= Madeleine-Françoise Calais =

French dentist

Madeleine-Françoise Calais (1713 or 1714 - fl. 1740) was a French dentist, and the first female dentist to obtain a license as a master dentist from the Surgical Society of Paris.

==Life==
She was a native of Paris, France. In 1737, when she was twenty-three years old, she was accepted as a student of the dentist Claude Jacquier de Géraudly of Paris. She graduated in 1740.
===Career===
In 1740, she wished to practice independently as a dentist and consequently applied for a license as a master dentist from the Surgical Society of Paris when she was twenty-seven years old. She duly passed all required tests of knowledge. She also had good recommendations from her patients. However, the Surgical Society was hesitant to issue a license to practice dentistry. While, in theory, women were not forbidden to practice dentistry, a license had never been issued to a woman before.

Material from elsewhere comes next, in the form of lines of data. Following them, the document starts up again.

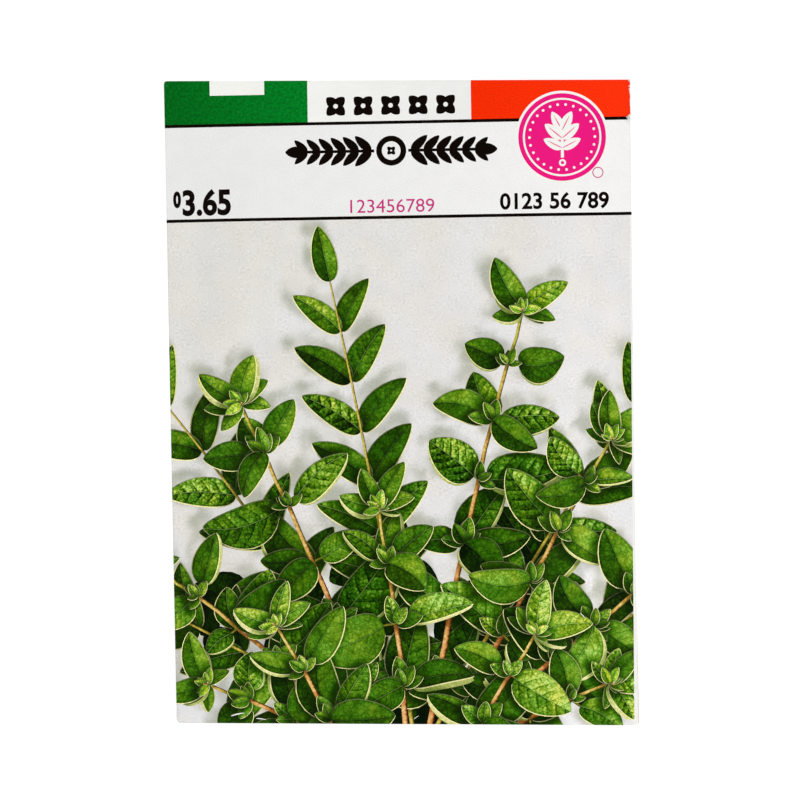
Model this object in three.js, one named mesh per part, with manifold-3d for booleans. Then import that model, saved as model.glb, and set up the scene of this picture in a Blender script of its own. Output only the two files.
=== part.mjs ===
// A paper seed packet lying on its back: one folded and glued sheet of paper, the three glue films
// that close it, and the small drift of seeds inside.
// Millimetres, +Z up and out of the printed front, +Y towards the packet's top, +X to the right.
// The origin is on the resting plane, under the middle of the packet.
import * as THREE from "three";
import { mergeVertices } from "three/addons/utils/BufferGeometryUtils.js";
import Module from "manifold-3d";

// ---- driving dimensions ----
const WIDTH = 82.55; // 3 1/4 in, over the left fold and the back panel's free edge
const HEIGHT = 114.3; // 4 1/2 in, along a side fold
const PAPER = 0.12; // coated label paper
const GLUE = 0.06; // dried glue film
const EDGE_GAP = 0.12; // air between the front panel and the side seam flap, at the folds
const CROWN = 1.5; // how far the middle of the front panel stands above its edges
const CROWN_RISE = { left: 15, right: 19, bottom: 20, top: 27 }; // width of the slope beside each fold
const FOLD_SKEW = Math.tan(THREE.MathUtils.degToRad(0.9)); // the top and bottom folds run down to the right
const CORNER_CUT = 0.5; // each fold stops this short of the front panel's corners
const BACK_EDGE = { outAtBottom: 0.3, inAtTop: 0.9 }; // the back panel's free edge, from the right fold's crest

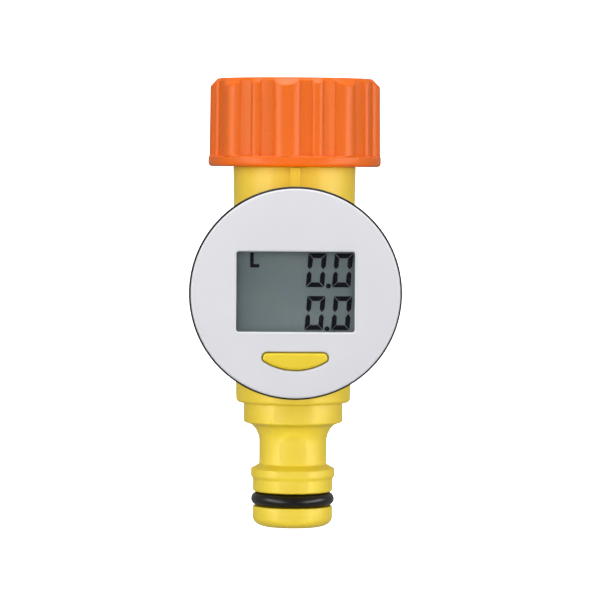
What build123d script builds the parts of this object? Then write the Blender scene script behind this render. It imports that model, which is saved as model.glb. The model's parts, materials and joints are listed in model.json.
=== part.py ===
from build123d import *
import math
import os

# In-line garden water meter, in millimetres.
# The water runs down the Z axis. Z = 0 is the plane where the end of the tap seals
# on the washer, inside the threaded nut. The display head faces -Y, +X is to its right.

# ---------------------------------------------------------------- driving dimensions

# Tap nut, female G3/4 thread
THREAD_MINOR_R = 24.117 / 2
THREAD_MAJOR_R = 26.441 / 2
THREAD_PITCH = 1.814
NUT_TOP = 10.8
NUT_BOTTOM = -6.8
NUT_RING_TOP = -5.0
NUT_RING_R = 17.6
NUT_ROOT_R = 16.45
NUT_LARGE_LOBE_R = 17.5
NUT_SMALL_LOBE_R = 17.05
NUT_LARGE_LOBE_ANGLE = 18.6
NUT_SMALL_LOBE_ANGLE = 8.2
NUT_REPEATS = 8
NUT_FIRST_LOBE = -96.0
NUT_SMALL_LOBE_SHIFT = 22.5
NUT_TOP_CHAMFER_R = 15.75
NUT_TOP_CHAMFER_H = 1.6
NUT_LIP_TOP = -4.6
NUT_RELIEF_R = 12.5
THREAD_START = -0.4
THREAD_MOUTH = 1.0
THREAD_MOUTH_FLARE = 0.3
THREAD_CREST_HALF = 0.45
THREAD_ROOT_HALF = 0.12
THREAD_RUN_IN = 0.2
NUT_RING_EDGE = 0.7

# Margins and small edges used throughout
OVERCUT = 1.0
SMALL_EDGE = 0.2
EDGE = 0.3
SAME = 0.01

# Swivel neck of the body, which the nut snaps over
NECK_R = 10.3
SWIVEL_GAP = 0.1
FLANGE_R = 11.3
FLANGE_BOTTOM = -4.4
SEAT_Z = -2.8
SHOULDER_Z = -7.0
FLANGE_LEAD_R = 0.4
FLANGE_LEAD_H = 0.6

# Washer and filter
WASHER_R = 11.8
WASHER_HOLE_R = 8.2
WASHER_T = 2.2
FILTER_RIM_R = 9.2
FILTER_POCKET_R = 9.3
FILTER_POCKET_DEPTH = 1.0
FILTER_TOP_R = 7.5
FILTER_TIP_R = 3.0
FILTER_BOTTOM = -12.0
FILTER_WALL = 0.3
FILTER_SLACK = 0.05

# Body tube
TUBE_TOP_R = 12.5
TUBE_BOTTOM_R = 11.65
TUBE_BOTTOM = -55.2
TUBE_EDGE = 0.8
INLET_BORE_R = 8.0
CHAMBER_R = 9.5
CHAMBER_TOP = -33.0
RIB_WIDTH = 2.05
RIB_PROUD = 0.9
WEB_OFFSET = 8.0
WEB_THICKNESS = 2.0
WEB_INNER_X = 10.0
WEB_TUBE_X = 11.5
WEB_DRUM_X = 17.0
WEB_TUBE_DEPTH = 3.0
WEB_BITE = 0.5

# Outlet, a plug for quick connectors
SPIGOT_R = 9.4
SPIGOT_INNER_R = 7.8
SPIGOT_TOP = -50.9
SPIGOT_GROOVE_R = 8.0
SPIGOT_GROOVE_TOP = -52.2
SPIGOT_GROOVE_BOTTOM = -54.0
SPIGOT_O_RING_R = 0.72
O_RING_SLACK = 0.02
STEP_R = 10.1
STEP_BOTTOM = -59.2
STEP_EDGE_R = 0.5
STEP_EDGE_H = 0.35
HOLLOW_R = 7.62
HOLLOW_Z = -60.7
STUB_NECK_R = 6.87
STUB_NECK_TOP = -63.0
STUB_NECK_BOTTOM = -67.8
COLLAR_R = 8.575
COLLAR_TOP = -68.75
COLLAR_BOTTOM = -70.2
NOSE_R = 8.14
NOSE_TOP = -70.9
GROOVE_TOP = -73.45
GROOVE_BOTTOM = -76.4
GROOVE_R = 5.82
NOSE_CURVE_TOP = -78.7
TIP_R = 5.3
TIP_Z = -80.6
TIP_CHAMFER = 0.4
GROOVE_LEAD = 0.5
COLLAR_EDGE_R = 0.15
COLLAR_EDGE_H = 0.1
OUTLET_BORE_R = 4.4
O_RING_SECTION_R = 1.325
O_RING_Z = -74.94

# Turbine
VANE_THICKNESS = 0.8
HUB_R = 2.6
CARTRIDGE_SLACK = 0.05
VANE_OVERLAP = 0.3
ROTOR_HUB_R = 3.6
ROTOR_R = 8.3
ROTOR_TOP = -38.6
ROTOR_BOTTOM = -46.6
ROTOR_TWIST = 38.0
ROTOR_BLADES = 4
BLADE_SECTIONS = 3
BLADE_INSET = 0.8
BLADE_ROOT_R = 2.05
BLADE_THICKNESS = 0.9
SLEEVE_BORE_R = 8.6
STRAIGHTENER_BOTTOM = -37.6
STRAIGHTENER_VANES = 6
STATOR_TOP = -47.5
STATOR_VANES = 3
SHAFT_R = 0.75
SHAFT_TOP = -35.4
SHAFT_BOTTOM = -49.6
BEARING_R = 1.6
BEARING_H = 2.5
BEARING_RECESS = 0.1
BEARING_CLEARANCE = 0.05
MAGNET_R = 1.0
MAGNET_ORBIT = 2.2
MAGNET_LENGTH = 4.0

# Display head. Depths are distances in front of the tube's axis, along -Y.
HEAD_Z = -31.9
DRUM_R = 20.6
DRUM_BACK = 11.5
DRUM_EDGE = 2.5
DRUM_FRONT = 27.3
SOCKET_R = 18.8
SOCKET_FLOOR = 14.3
CAPSULE_R = 18.6
CAPSULE_BACK = 14.8
CAPSULE_INSIDE_R = 17.0
CAPSULE_FLOOR = 16.6
RIM_R = 20.95
RIM_BACK = 27.5
RIM_FRONT = 29.45
COVER_R = 20.55
COVER_FRONT = 31.0
COVER_PLATE_BACK = 29.5
COVER_EDGE = 0.45
COVER_SEAT_GAP = 0.05
CAPSULE_EDGE = 0.5
GASKET_SLACK = 0.1
SKIRT_OUTER_R = 17.6
SKIRT_INNER_R = 16.4
SKIRT_END = 26.0
SKIRT_POCKET_R = 17.8
GASKET_DEPTH = 25.5
BAYONET_ANGLES = (90.0, 210.0, 330.0)
BAYONET_TURN = 25.0
BAYONET_LUG_HALF = 5.0
BAYONET_SLACK = 1.5
BAYONET_LUG_R = 19.6
BAYONET_SLOT_R = 19.9
BAYONET_BACK = 19.0
BAYONET_FRONT = 21.0
BAYONET_GAP = 0.3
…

The Surgical Society, therefore, consulted Guillaume-François Joly de Fleury of the Paris Parlement. One of the members of Parliament, Pelletier, supported her request, as did Gabriel Bachelier, valet de chambre to the king, Louis XV. The royal surgeon of the king, François Gigot de la Peyronie, initially opposed the request in a letter of 21 October 1740. However, la Peyronie reconsidered and eventually recommended that her request be granted because few professions were legal for women, and hard-working and intelligent women must be given some legal opportunity to support themselves.

Her request was therefore granted in 1740, and she was allowed to open her dental practice. She is noted to have had some success, particularly among women.

She has been referred to as the first female dentist in France, though there are examples of other female healers in 18th-century France. A Mademoiselle de Rezé published a short treatise on a balm to treat toothache, gingival ulcerations, gout and skin eye conditions in 1719 (second edition 1722), a few years before "Le Chirugien Dentiste" by Pierre Fauchard in 1728. However, the profession of dentistry did not become a regulated medical profession until the 19th century.